After giving Zero an endless list of errands, Gustave halts his obedient departure to suspiciously ask “Who are you?”. The two of them promptly turn back into the hotel as the new lobby boy is interviewed amidst passing interactions with various hotel staff and guests. As Zero answers the quick-fire interview questions about previous experience or education, Gustave appears to recap his answers as “zero” while making notes as they stroll. That is until asked about his family, Zero hesitates to give the answer of “zero”. The interview appears to draw to a close when Gustave simply asks “Why here?”, to which Zero responds “Its the The Grand Budapest, it’s an institution”. “Very good” Gustave nods, impressed. They will become friends. The whole oddball, but fluent, sequence could be an Anderson short film all on its own.
When Zero was not able to fulfil his side of the prison escape plan, which included him finding them a safe house and remembering to bring the fragrance, Gustave shows his frustration by belittling Zero’s background, wondering aloud why he would be here in the first place. Zero tells him straight up that it is because of the war, and that his family were killed. Gustave is completely regretful and apologetic, to which the forgiving Zero says they are brothers. It’s the most compassionate, moving scene of the movie – and is anything but out of place.
As the original narrator, and author of this grand tale, talks about the inventiveness of a writer’s work, he is interrupted by a young boy who caps him a couple of times with a toy gun, to which he tries to object. It is the first laugh out loud moment of the movie, and captures Anderson’s tongue-in-cheek self-reference and comedy.

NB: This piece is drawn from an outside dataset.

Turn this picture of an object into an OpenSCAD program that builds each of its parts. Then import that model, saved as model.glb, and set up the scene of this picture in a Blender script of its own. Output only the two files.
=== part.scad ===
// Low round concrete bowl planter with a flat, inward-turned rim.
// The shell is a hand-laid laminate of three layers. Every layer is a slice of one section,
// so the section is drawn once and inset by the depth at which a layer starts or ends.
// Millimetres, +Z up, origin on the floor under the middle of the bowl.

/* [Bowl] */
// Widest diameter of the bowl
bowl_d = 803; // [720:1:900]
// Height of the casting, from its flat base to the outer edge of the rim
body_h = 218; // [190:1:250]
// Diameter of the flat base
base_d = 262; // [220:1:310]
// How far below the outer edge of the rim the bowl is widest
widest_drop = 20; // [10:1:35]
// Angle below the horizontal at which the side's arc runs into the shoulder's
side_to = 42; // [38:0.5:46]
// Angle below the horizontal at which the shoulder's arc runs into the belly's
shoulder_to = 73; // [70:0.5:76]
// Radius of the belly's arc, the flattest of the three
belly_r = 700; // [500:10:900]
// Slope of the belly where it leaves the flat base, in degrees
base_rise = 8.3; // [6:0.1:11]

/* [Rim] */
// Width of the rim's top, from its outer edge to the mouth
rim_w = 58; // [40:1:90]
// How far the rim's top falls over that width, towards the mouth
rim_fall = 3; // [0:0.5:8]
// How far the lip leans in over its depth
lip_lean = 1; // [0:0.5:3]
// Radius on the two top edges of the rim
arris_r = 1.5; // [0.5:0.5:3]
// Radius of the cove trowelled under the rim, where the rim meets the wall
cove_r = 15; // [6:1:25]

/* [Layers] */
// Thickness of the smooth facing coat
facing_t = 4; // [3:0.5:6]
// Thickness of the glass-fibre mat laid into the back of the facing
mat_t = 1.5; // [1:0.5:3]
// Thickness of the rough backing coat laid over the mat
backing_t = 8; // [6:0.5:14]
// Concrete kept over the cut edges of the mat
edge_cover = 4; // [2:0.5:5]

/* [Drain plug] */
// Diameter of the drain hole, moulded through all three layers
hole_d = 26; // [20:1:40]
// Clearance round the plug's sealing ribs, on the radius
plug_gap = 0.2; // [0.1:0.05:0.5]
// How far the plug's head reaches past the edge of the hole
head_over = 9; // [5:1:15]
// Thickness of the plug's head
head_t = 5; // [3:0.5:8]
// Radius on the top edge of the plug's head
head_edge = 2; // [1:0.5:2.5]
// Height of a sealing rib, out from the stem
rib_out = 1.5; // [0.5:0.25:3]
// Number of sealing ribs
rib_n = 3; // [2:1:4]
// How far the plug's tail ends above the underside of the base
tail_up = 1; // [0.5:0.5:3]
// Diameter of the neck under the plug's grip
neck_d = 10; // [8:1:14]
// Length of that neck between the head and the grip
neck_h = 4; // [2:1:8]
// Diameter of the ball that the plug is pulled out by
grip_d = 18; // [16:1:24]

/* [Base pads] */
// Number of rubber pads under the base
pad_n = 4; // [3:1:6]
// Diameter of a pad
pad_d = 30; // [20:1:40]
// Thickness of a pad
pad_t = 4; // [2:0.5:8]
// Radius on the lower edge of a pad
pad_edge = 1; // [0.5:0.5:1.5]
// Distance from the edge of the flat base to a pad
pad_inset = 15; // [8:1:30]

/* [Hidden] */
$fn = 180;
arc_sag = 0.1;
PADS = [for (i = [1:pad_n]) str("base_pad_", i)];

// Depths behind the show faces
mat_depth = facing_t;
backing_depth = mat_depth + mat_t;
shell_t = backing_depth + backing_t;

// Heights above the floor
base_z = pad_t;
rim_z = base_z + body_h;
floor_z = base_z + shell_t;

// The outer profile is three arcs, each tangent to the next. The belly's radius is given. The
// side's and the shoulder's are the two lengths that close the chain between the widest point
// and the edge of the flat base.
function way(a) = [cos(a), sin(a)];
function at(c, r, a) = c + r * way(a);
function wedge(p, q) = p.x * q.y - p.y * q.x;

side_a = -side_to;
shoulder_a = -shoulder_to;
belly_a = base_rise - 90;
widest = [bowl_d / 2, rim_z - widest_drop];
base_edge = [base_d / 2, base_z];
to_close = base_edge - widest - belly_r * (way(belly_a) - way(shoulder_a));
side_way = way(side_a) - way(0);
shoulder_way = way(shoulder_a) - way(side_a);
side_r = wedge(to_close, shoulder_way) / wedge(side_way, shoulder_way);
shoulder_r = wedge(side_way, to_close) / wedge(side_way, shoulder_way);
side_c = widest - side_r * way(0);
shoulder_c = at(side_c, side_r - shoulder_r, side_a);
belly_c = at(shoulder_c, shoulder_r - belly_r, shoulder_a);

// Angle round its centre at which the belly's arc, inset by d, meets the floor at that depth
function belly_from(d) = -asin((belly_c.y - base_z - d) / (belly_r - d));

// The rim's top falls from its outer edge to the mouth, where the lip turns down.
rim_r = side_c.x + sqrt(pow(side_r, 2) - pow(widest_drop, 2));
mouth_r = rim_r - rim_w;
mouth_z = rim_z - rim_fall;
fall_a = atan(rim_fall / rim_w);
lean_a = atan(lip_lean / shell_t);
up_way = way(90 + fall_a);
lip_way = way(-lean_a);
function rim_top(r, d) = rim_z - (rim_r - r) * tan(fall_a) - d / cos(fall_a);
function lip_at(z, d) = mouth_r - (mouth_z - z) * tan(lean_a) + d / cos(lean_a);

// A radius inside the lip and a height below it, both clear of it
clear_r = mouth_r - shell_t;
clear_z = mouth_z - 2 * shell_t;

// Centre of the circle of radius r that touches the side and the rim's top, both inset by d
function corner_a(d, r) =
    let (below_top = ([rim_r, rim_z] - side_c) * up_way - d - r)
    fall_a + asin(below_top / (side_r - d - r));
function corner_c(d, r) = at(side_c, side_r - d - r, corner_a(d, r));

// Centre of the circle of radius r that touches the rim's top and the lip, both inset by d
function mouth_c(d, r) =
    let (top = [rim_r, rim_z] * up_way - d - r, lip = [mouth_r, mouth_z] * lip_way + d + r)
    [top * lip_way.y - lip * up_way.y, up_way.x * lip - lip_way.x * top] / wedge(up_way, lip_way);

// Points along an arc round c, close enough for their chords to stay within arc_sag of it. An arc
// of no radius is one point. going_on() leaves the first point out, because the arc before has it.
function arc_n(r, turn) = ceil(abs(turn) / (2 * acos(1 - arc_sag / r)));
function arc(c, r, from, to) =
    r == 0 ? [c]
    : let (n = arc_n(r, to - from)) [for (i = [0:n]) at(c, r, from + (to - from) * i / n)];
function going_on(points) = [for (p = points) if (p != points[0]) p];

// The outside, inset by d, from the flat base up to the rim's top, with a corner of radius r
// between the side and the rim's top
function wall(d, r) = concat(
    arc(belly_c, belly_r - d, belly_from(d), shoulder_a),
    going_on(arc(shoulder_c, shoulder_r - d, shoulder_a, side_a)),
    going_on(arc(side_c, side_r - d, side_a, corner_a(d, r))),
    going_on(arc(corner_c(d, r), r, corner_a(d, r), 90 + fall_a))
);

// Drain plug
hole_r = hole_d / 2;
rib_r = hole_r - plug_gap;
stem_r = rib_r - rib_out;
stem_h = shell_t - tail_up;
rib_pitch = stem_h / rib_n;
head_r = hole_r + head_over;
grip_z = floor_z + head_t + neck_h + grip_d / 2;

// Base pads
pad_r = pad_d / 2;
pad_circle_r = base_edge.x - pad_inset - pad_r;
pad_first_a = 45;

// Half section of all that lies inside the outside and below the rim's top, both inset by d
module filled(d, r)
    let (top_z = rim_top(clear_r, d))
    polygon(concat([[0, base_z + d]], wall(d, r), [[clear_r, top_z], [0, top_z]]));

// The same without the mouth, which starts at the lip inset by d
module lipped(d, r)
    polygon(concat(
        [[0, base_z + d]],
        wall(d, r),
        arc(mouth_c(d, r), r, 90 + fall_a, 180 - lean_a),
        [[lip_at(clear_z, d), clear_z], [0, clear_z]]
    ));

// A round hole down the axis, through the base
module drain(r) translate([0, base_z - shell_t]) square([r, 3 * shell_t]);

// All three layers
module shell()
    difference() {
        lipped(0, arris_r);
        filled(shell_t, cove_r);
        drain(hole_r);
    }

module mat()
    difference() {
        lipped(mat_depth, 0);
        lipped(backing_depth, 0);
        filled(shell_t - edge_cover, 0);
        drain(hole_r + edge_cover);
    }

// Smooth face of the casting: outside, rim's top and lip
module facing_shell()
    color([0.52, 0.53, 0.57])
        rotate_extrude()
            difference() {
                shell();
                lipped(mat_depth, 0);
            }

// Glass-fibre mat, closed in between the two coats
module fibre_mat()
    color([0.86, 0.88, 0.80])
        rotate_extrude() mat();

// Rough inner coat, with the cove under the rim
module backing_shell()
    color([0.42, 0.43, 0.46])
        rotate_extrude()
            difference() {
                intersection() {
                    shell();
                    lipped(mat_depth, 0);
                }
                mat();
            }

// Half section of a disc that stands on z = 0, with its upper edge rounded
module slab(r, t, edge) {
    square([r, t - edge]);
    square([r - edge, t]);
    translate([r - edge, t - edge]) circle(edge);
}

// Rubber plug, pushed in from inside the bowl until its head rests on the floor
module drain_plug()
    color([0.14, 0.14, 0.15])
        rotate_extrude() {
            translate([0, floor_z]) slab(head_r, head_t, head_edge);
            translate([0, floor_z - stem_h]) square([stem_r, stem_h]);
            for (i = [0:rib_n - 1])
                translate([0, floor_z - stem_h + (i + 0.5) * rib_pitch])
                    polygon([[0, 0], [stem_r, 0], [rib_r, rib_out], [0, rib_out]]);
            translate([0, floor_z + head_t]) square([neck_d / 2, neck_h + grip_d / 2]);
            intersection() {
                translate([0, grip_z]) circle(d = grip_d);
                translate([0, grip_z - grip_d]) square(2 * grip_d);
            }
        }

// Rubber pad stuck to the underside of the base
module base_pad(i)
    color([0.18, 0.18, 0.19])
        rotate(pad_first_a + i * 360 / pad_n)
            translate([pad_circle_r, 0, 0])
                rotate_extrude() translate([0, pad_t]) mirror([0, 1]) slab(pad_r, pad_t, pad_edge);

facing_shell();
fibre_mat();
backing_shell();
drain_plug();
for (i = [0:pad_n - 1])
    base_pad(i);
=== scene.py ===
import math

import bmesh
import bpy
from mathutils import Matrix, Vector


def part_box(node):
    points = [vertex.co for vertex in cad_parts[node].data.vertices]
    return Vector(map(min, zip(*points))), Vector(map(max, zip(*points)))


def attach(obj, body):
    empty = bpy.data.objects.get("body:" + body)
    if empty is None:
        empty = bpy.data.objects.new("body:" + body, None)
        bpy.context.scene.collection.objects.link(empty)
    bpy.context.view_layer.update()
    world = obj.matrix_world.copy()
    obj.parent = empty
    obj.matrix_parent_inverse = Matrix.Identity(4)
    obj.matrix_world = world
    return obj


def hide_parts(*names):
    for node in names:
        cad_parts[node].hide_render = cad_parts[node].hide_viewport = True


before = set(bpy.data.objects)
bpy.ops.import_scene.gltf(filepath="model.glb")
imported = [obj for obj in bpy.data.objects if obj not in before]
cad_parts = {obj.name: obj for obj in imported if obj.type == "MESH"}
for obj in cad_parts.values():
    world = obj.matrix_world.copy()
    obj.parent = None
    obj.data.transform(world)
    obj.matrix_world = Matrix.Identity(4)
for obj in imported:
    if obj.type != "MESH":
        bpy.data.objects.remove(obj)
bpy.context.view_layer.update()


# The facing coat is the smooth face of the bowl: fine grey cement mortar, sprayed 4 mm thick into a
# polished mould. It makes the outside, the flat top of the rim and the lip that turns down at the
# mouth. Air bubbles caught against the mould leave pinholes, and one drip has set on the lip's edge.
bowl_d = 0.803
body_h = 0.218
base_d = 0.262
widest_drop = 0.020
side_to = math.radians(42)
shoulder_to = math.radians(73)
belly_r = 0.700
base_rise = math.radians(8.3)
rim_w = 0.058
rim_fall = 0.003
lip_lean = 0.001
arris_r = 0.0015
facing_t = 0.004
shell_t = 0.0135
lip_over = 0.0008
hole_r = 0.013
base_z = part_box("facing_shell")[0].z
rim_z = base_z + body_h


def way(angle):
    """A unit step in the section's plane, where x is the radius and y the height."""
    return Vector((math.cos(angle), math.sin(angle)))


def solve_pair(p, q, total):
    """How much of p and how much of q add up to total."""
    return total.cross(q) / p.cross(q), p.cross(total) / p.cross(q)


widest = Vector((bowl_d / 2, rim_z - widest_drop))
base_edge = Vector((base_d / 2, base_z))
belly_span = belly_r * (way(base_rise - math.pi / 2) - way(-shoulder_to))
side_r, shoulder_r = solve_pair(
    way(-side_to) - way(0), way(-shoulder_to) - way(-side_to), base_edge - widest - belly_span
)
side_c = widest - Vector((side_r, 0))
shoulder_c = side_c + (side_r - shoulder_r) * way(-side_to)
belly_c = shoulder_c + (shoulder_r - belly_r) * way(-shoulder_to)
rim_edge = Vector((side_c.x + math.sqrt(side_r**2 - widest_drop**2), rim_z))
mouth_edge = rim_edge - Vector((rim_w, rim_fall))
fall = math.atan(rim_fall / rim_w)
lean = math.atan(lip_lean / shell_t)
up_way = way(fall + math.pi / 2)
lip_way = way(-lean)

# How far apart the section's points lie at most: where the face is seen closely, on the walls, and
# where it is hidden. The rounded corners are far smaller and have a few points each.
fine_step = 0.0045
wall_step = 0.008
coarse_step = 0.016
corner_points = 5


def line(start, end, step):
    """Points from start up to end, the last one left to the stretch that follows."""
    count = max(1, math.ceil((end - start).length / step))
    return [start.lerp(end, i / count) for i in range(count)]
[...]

The prison break sequence is to rival The Shawshank Redemption surely. Not the same impact considering the genre, but still. Having been chipping away under their cell table for who knows how long, the five of them (Gustavo and his four cell mates, including a hairless Harvey Keitel whose pecs seem to quiver when he speaks) make their escape. Lowering through the hole, making a dash for it, then one is lowered via the Dumbwaiter, and they all have a hand in carrying what could be a thirty foot ladder, before lowering it through the cell halls (seems like they are going backwards right?). As they all climb down the ladder, an inmate spots them and jeopardizes their escape until his cell mate silences him, surely thankful to Gustave for salting his slop earlier. They then have to pass through the guard bunk room, and they do so by swing across the ceiling, crawling under their beds, and leaping over them, before sawing their way through the iron bars, lowering a flimsy ladder they have clearly made themselves, going back into the prison via the laundry room, where they find guards playing cards, lose a man, before appearing from the drains where Zero is waiting for them.
Gustave and Zero are at first fleeing, and then find themselves chasing the henchman, to their bemusing realization. From taking instructions to take this cable car or put on these robes, to what looks not dissimilar to competing in various winter Olympic games. A thrilling sequence.
The string of sucker punches are so mechanically slapstick, and hilariously staged, like an old wind up toy, that you can’t help but laugh.
When Gustave sends the hotel a message from prison, it is still shot as though the message is delivered sermon-style, with Zero reading to the hotel staff, while back in prison Gustave reads aloud his note with an audience of inmates and prison guards behind him. The juxtaposing color and tone of the warm lit hotel and greyer prison setting with the sprinkling of snow flakes, is a vivid and affecting contrast.